WEEKNIGHT MEATS

22 November 2011

The biggest problem with cooking shows on television is anxiety, sheer unrelenting anxiety. And I’m not talking about the fermenting tribulations of participants in culinary-competitive mash-ups either. Specifically I’m thinking about you, the viewers.

The explosion of food TV has been a timely wake-up call for many hibernating Australian cooks. The long winter of meat and three veg being passed, these reluctant panhandlers now rumble forth from their caves and bearishly concoct prawn risotto and raspberry soufflé, salmon roulade and chocolate macaroons. Oh and by the way, it’s ‘macaroon’ not ‘macaron’ – ‘macaron’ is either an example of poor spelling or cheeky misdirection, possibly both.

But there have been three notable downsides to this cultural evolution: increases in cost, increases in time commitments, and a heightened expectation of the quality of outcomes. Where once we used to eat dinner, now we consume and review. This has made the life of many home cooks far less comfortable.

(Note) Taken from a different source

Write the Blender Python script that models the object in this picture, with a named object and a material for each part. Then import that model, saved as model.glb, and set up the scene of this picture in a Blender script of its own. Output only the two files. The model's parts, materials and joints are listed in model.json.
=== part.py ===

Can you imagine in your own childhood turning to your mother and offering a critique on the manner in which dinner had been ‘plated up’? Wooden spoon time indeed! And yet today’s gastro-sensitive minions are begin educated in the fine art of critical deconstruction.

To what end? Qui bono?

And so I sense a time is coming when the simple home meal will be celebrated once more, praised as an act of daily survival – traffic and the workplace being defeated, dinner has managed to even be prepared.

A simple steak, some simple sauce and an even simpler salad. These are the makings of the great Australian family meal, not the complicated effusions of a contrived kitchen game show.

After all, cooking is all about shared experiences, shared time and shared affection. It’s hard to have any of these when you’re too tired and stressed to appreciate them.